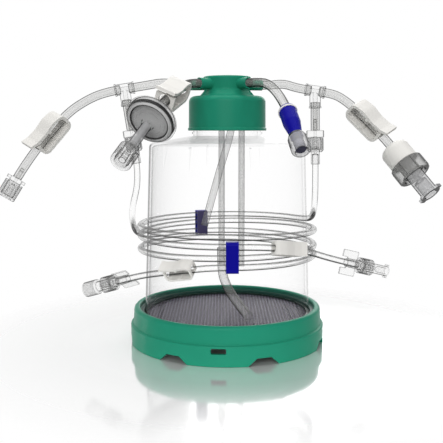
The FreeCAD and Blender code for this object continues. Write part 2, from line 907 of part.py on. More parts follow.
def filter_half_shape(radius, disc_seat):
    """One housing half on +Z: plate, rim, chamber, hub and barbed port."""
    low = filter_disc / 2
    body = turned([
        (through_r, filter_half - filter_plate, 0),
        (filter_chamber_r, filter_half - filter_plate, 0.3),
        (filter_chamber_r, low, 0),
        (radius, low, 0.3),
        (radius, filter_half - 0.9, 0.7),
        (radius - 2.2, filter_half - 0.2, 0.4),
        (radius - 2.9, filter_half - 0.7, 0.3),
        (radius - 4.6, filter_half - 0.7, 0.3),
        (filter_hub_r + 1.6, filter_half, 0.4),
        (filter_hub_r, filter_half + 0.8, 0.4),
        (filter_hub_r - 0.5, filter_hub_z, 0.3),
        (through_r, filter_hub_z, 0),
    ])
    if disc_seat:
        body = body.fuse(turned([
            (filter_disc_r + glue_gap, -low, 0),
            (radius, -low, 0.2),
            (radius, low, 0),
            (filter_disc_r + glue_gap, low, 0),
        ]))
    tail = barb(line_bore_r, barb_length)
    tail.rotate(vec(0, 0, 0), vec(1, 0, 0), 180)
    tail.translate(vec(0, 0, filter_hub_z))
    body = body.fuse(tail)
    ribs = []
    for i in range(filter_rib_count):
        rib = Part.makeBox(
            filter_chamber_r - through_r - 1.5, filter_rib, filter_chamber * 0.6,
            vec(through_r + 1.0, -filter_rib / 2, filter_half - filter_plate - filter_chamber * 0.6))
        rib.rotate(vec(0, 0, 0), vec(0, 0, 1), 360.0 * i / filter_rib_count)
        ribs.append(rib)
    for rib in ribs:
        body = body.fuse(rib)
    return body.removeSplitter()


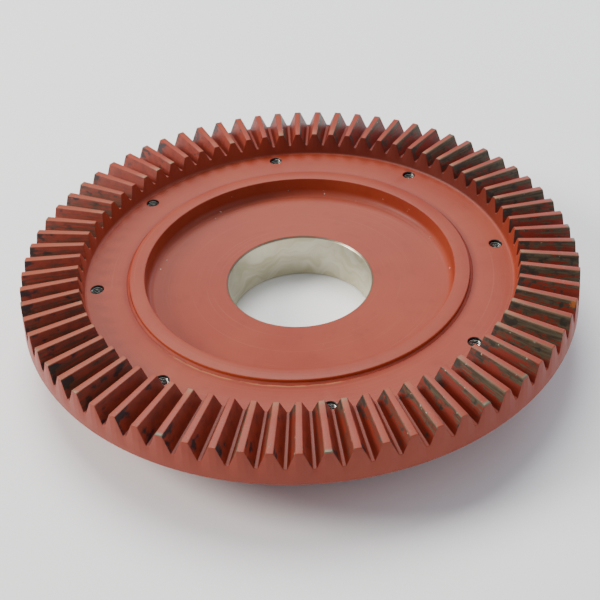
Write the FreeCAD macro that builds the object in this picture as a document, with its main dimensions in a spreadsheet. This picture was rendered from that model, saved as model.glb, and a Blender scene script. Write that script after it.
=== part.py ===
import FreeCAD, Part
import math
import os
import Sketcher

# Slewing ring bearing with straight bevel teeth, lying flat with its teeth upwards.
# Millimetres. Origin: on the bearing axis, level with the hub ring's underside. +Z: axis, upwards.
# The hub ring stands still on its bore. The geared ring turns round it on one row of balls.

doc = FreeCAD.newDocument("bevel_geared_slewing_ring")
sheet = doc.addObject("Spreadsheet::Sheet", "Sizes")

SIZES = (
    # bevel teeth; the pitch circle lies above the annulus
    ("gear_module", 6.0),
    ("gear_teeth", 72),
    ("pinion_teeth", 18),
    ("shaft_angle", 100.0),
    ("pressure_angle", 22.5),
    ("root_land", 2.6),
    ("addendum_modules", 1.0),
    ("dedendum_modules", 1.25),
    ("pitch_rise", 10.5),
    ("cutter_overrun", 3.0),
    # geared ring; heights are measured up from the hub ring's underside, the rim's down from the annulus
    ("annulus_width", 32.8),
    ("annulus_height", 53.0),
    ("wall_lean", 2.5),
    ("wall_fillet", 2.0),
    ("rim_depth", 12.0),
    ("rim_lean", 2.0),
    ("rim_chamfer", 1.5),
    ("back_width", 41.3),
    ("back_height", 3.5),
    ("edge_break", 0.5),
    # tapped holes for the driven table
    ("table_hole_count", 8),
    ("table_hole_radius", 5.0),
    ("table_hole_depth", 20.0),
    ("table_hole_inset", 9.5),
    ("table_hole_chamfer", 0.5),
    # ball row
    ("ball_count", 34),
    ("ball_diameter", 20.0),
    ("spacer_thickness", 5.06),
    ("spacer_radius", 7.0),
    ("spacer_length", 10.0),
    ("spacer_play", 0.1),
    ("race_height", 26.0),
    ("race_clearance", 0.03),
    ("bearing_gap", 2.2),
    # hub ring
    ("band_step", 3.0),
    ("band_width", 12.0),
    ("recess_depth", 16.0),
    ("recess_fillet", 5.5),
    ("bore_radius", 57.5),
    ("bore_chamfer", 1.5),
    # lower race ring, its shim, screws and dowels
    ("race_ring_width", 34.5),
    ("race_ring_set_up", 0.5),
    ("spigot_clearance", 0.05),
    ("shim_thickness", 0.5),
    ("shim_clearance", 2.0),
    ("screw_count", 12),
    ("screw_inset", 22.5),
    ("screw_radius", 4.0),
    ("screw_length", 25.0),
    ("screw_thread_play", 0.05),
    ("screw_hole_play", 0.5),
    ("thread_depth", 11.0),
    ("head_radius", 6.5),
    ("head_height", 8.0),
    ("head_play", 0.75),
    ("head_set_up", 0.5),
    ("key_flats", 6.0),
    ("key_depth", 4.0),
    ("dowel_radius", 3.0),
    ("dowel_length", 20.0),
    ("dowel_play", 0.01),
    ("dowel_phase", 15.0),
    # seals
    ("seal_fit", 0.05),
    ("seal_lip_gap", 0.3),
    ("seal_lip_thickness", 0.6),
    ("seal_lip_rise", 1.0),
    ("seal_height", 6.9),
    ("seal_setback", 0.1),
    ("tongue_depth", 2.0),
    ("tongue_height", 2.5),
    ("tongue_inset", 2.9),
    # grease nipples
    ("nipple_count", 2),
    ("nipple_seat_depth", 9.4),
    ("nipple_seat_radius", 8.0),
    ("nipple_thread_radius", 4.0),
    ("nipple_thread_length", 9.0),
    ("nipple_flats", 9.0),
    ("nipple_hex_height", 5.0),
    ("nipple_neck_radius", 2.4),
    ("nipple_neck_length", 3.5),
    ("nipple_head_radius", 3.2),
    ("grease_channel_radius", 2.0),
)

for row, (alias, value) in enumerate(SIZES, start=1):
    sheet.set(f"A{row}", alias)
    sheet.set(f"B{row}", str(value))
    sheet.setAlias(f"B{row}", alias)
doc.recompute()

# Sizes that follow from the driving ones, as expressions on the sheet.

PITCH_RADIUS = "(Sizes.gear_module * Sizes.gear_teeth / 2)"
CONE_SLOPE = "((Sizes.pinion_teeth / Sizes.gear_teeth + cos(Sizes.shaft_angle)) / sin(Sizes.shaft_angle))"
PITCH_HEIGHT = "(Sizes.annulus_height + Sizes.pitch_rise)"
APEX = f"({PITCH_HEIGHT} + {PITCH_RADIUS} * {CONE_SLOPE})"
ADDENDUM = "(Sizes.addendum_modules * Sizes.gear_module)"
DEDENDUM = "(Sizes.dedendum_modules * Sizes.gear_module)"
HEEL_RADIUS = f"({PITCH_RADIUS} + {ADDENDUM} * {CONE_SLOPE})"
RIM_RADIUS = f"({HEEL_RADIUS} + Sizes.rim_lean)"
RIM_HEIGHT = "(Sizes.annulus_height - Sizes.rim_depth)"

BALL_RADIUS = "(Sizes.ball_diameter / 2)"
BALL_CIRCLE = "(Sizes.ball_count * (Sizes.ball_diameter + Sizes.spacer_thickness) / (2 * pi))"
GROOVE_RADIUS = f"({BALL_RADIUS} + Sizes.race_clearance)"
HUB_RADIUS = f"({BALL_CIRCLE} - Sizes.bearing_gap / 2)"
RING_BORE = f"({BALL_CIRCLE} + Sizes.bearing_gap / 2)"

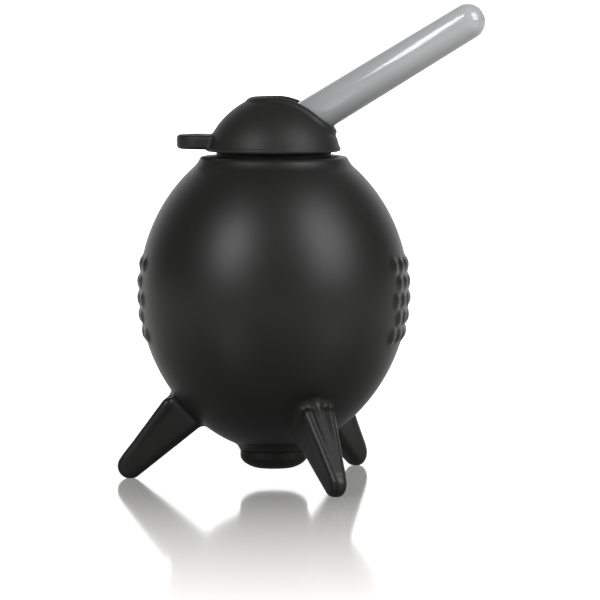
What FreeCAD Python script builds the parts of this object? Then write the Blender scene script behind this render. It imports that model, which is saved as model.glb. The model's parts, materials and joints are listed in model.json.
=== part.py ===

*OBJECTIVE*
Write down the full listing again, exactly.

*FINISHED ANSWER*
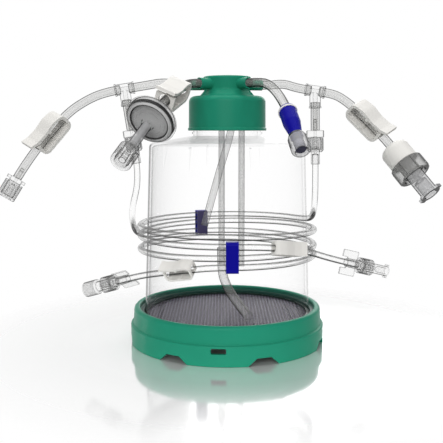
The FreeCAD and Blender code for this object continues. Write part 2, from line 907 of part.py on. More parts follow.
def filter_half_shape(radius, disc_seat):
    """One housing half on +Z: plate, rim, chamber, hub and barbed port."""
    low = filter_disc / 2
    body = turned([
        (through_r, filter_half - filter_plate, 0),
        (filter_chamber_r, filter_half - filter_plate, 0.3),
        (filter_chamber_r, low, 0),
        (radius, low, 0.3),
        (radius, filter_half - 0.9, 0.7),
        (radius - 2.2, filter_half - 0.2, 0.4),
        (radius - 2.9, filter_half - 0.7, 0.3),
        (radius - 4.6, filter_half - 0.7, 0.3),
        (filter_hub_r + 1.6, filter_half, 0.4),
        (filter_hub_r, filter_half + 0.8, 0.4),
        (filter_hub_r - 0.5, filter_hub_z, 0.3),
        (through_r, filter_hub_z, 0),
    ])
    if disc_seat:
        body = body.fuse(turned([
            (filter_disc_r + glue_gap, -low, 0),
            (radius, -low, 0.2),
            (radius, low, 0),
            (filter_disc_r + glue_gap, low, 0),
        ]))
    tail = barb(line_bore_r, barb_length)
    tail.rotate(vec(0, 0, 0), vec(1, 0, 0), 180)
    tail.translate(vec(0, 0, filter_hub_z))
    body = body.fuse(tail)
    ribs = []
    for i in range(filter_rib_count):
        rib = Part.makeBox(
            filter_chamber_r - through_r - 1.5, filter_rib, filter_chamber * 0.6,
            vec(through_r + 1.0, -filter_rib / 2, filter_half - filter_plate - filter_chamber * 0.6))
        rib.rotate(vec(0, 0, 0), vec(0, 0, 1), 360.0 * i / filter_rib_count)
        ribs.append(rib)
    for rib in ribs:
        body = body.fuse(rib)
    return body.removeSplitter()


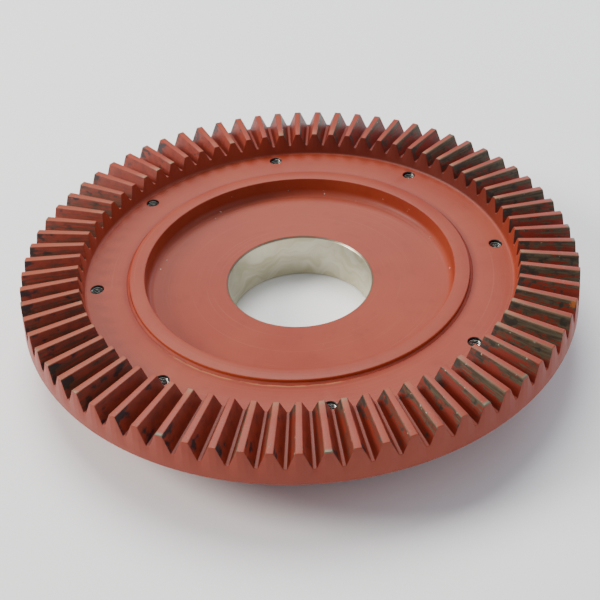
Write the FreeCAD macro that builds the object in this picture as a document, with its main dimensions in a spreadsheet. This picture was rendered from that model, saved as model.glb, and a Blender scene script. Write that script after it.
=== part.py ===
import FreeCAD, Part
import math
import os
import Sketcher

# Slewing ring bearing with straight bevel teeth, lying flat with its teeth upwards.
# Millimetres. Origin: on the bearing axis, level with the hub ring's underside. +Z: axis, upwards.
# The hub ring stands still on its bore. The geared ring turns round it on one row of balls.

doc = FreeCAD.newDocument("bevel_geared_slewing_ring")
sheet = doc.addObject("Spreadsheet::Sheet", "Sizes")

SIZES = (
    # bevel teeth; the pitch circle lies above the annulus
    ("gear_module", 6.0),
    ("gear_teeth", 72),
    ("pinion_teeth", 18),
    ("shaft_angle", 100.0),
    ("pressure_angle", 22.5),
    ("root_land", 2.6),
    ("addendum_modules", 1.0),
    ("dedendum_modules", 1.25),
    ("pitch_rise", 10.5),
    ("cutter_overrun", 3.0),
    # geared ring; heights are measured up from the hub ring's underside, the rim's down from the annulus
    ("annulus_width", 32.8),
    ("annulus_height", 53.0),
    ("wall_lean", 2.5),
    ("wall_fillet", 2.0),
    ("rim_depth", 12.0),
    ("rim_lean", 2.0),
    ("rim_chamfer", 1.5),
    ("back_width", 41.3),
    ("back_height", 3.5),
    ("edge_break", 0.5),
    # tapped holes for the driven table
    ("table_hole_count", 8),
    ("table_hole_radius", 5.0),
    ("table_hole_depth", 20.0),
    ("table_hole_inset", 9.5),
    ("table_hole_chamfer", 0.5),
    # ball row
    ("ball_count", 34),
    ("ball_diameter", 20.0),
    ("spacer_thickness", 5.06),
    ("spacer_radius", 7.0),
    ("spacer_length", 10.0),
    ("spacer_play", 0.1),
    ("race_height", 26.0),
    ("race_clearance", 0.03),
    ("bearing_gap", 2.2),
    # hub ring
    ("band_step", 3.0),
    ("band_width", 12.0),
    ("recess_depth", 16.0),
    ("recess_fillet", 5.5),
    ("bore_radius", 57.5),
    ("bore_chamfer", 1.5),
    # lower race ring, its shim, screws and dowels
    ("race_ring_width", 34.5),
    ("race_ring_set_up", 0.5),
    ("spigot_clearance", 0.05),
    ("shim_thickness", 0.5),
    ("shim_clearance", 2.0),
    ("screw_count", 12),
    ("screw_inset", 22.5),
    ("screw_radius", 4.0),
    ("screw_length", 25.0),
    ("screw_thread_play", 0.05),
    ("screw_hole_play", 0.5),
    ("thread_depth", 11.0),
    ("head_radius", 6.5),
    ("head_height", 8.0),
    ("head_play", 0.75),
    ("head_set_up", 0.5),
    ("key_flats", 6.0),
    ("key_depth", 4.0),
    ("dowel_radius", 3.0),
    ("dowel_length", 20.0),
    ("dowel_play", 0.01),
    ("dowel_phase", 15.0),
    # seals
    ("seal_fit", 0.05),
    ("seal_lip_gap", 0.3),
    ("seal_lip_thickness", 0.6),
    ("seal_lip_rise", 1.0),
    ("seal_height", 6.9),
    ("seal_setback", 0.1),
    ("tongue_depth", 2.0),
    ("tongue_height", 2.5),
    ("tongue_inset", 2.9),
    # grease nipples
    ("nipple_count", 2),
    ("nipple_seat_depth", 9.4),
    ("nipple_seat_radius", 8.0),
    ("nipple_thread_radius", 4.0),
    ("nipple_thread_length", 9.0),
    ("nipple_flats", 9.0),
    ("nipple_hex_height", 5.0),
    ("nipple_neck_radius", 2.4),
    ("nipple_neck_length", 3.5),
    ("nipple_head_radius", 3.2),
    ("grease_channel_radius", 2.0),
)

for row, (alias, value) in enumerate(SIZES, start=1):
    sheet.set(f"A{row}", alias)
    sheet.set(f"B{row}", str(value))
    sheet.setAlias(f"B{row}", alias)
doc.recompute()

# Sizes that follow from the driving ones, as expressions on the sheet.

PITCH_RADIUS = "(Sizes.gear_module * Sizes.gear_teeth / 2)"
CONE_SLOPE = "((Sizes.pinion_teeth / Sizes.gear_teeth + cos(Sizes.shaft_angle)) / sin(Sizes.shaft_angle))"
PITCH_HEIGHT = "(Sizes.annulus_height + Sizes.pitch_rise)"
APEX = f"({PITCH_HEIGHT} + {PITCH_RADIUS} * {CONE_SLOPE})"
ADDENDUM = "(Sizes.addendum_modules * Sizes.gear_module)"
DEDENDUM = "(Sizes.dedendum_modules * Sizes.gear_module)"
HEEL_RADIUS = f"({PITCH_RADIUS} + {ADDENDUM} * {CONE_SLOPE})"
RIM_RADIUS = f"({HEEL_RADIUS} + Sizes.rim_lean)"
RIM_HEIGHT = "(Sizes.annulus_height - Sizes.rim_depth)"

BALL_RADIUS = "(Sizes.ball_diameter / 2)"
BALL_CIRCLE = "(Sizes.ball_count * (Sizes.ball_diameter + Sizes.spacer_thickness) / (2 * pi))"
GROOVE_RADIUS = f"({BALL_RADIUS} + Sizes.race_clearance)"
HUB_RADIUS = f"({BALL_CIRCLE} - Sizes.bearing_gap / 2)"
RING_BORE = f"({BALL_CIRCLE} + Sizes.bearing_gap / 2)"

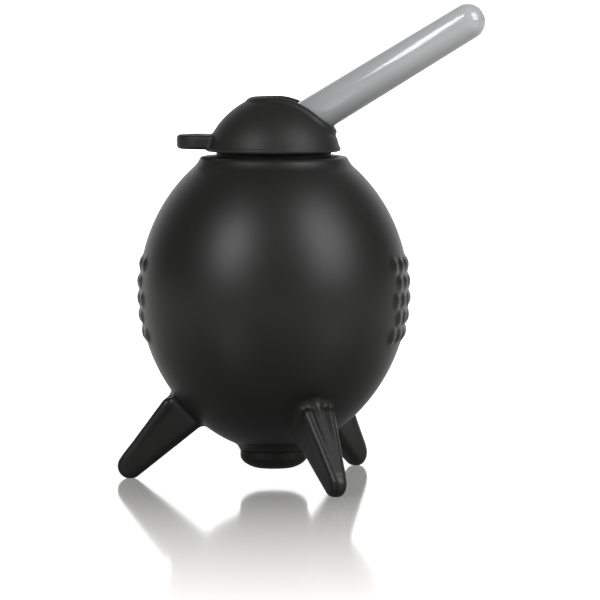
What FreeCAD Python script builds the parts of this object? Then write the Blender scene script behind this render. It imports that model, which is saved as model.glb. The model's parts, materials and joints are listed in model.json.
=== part.py ===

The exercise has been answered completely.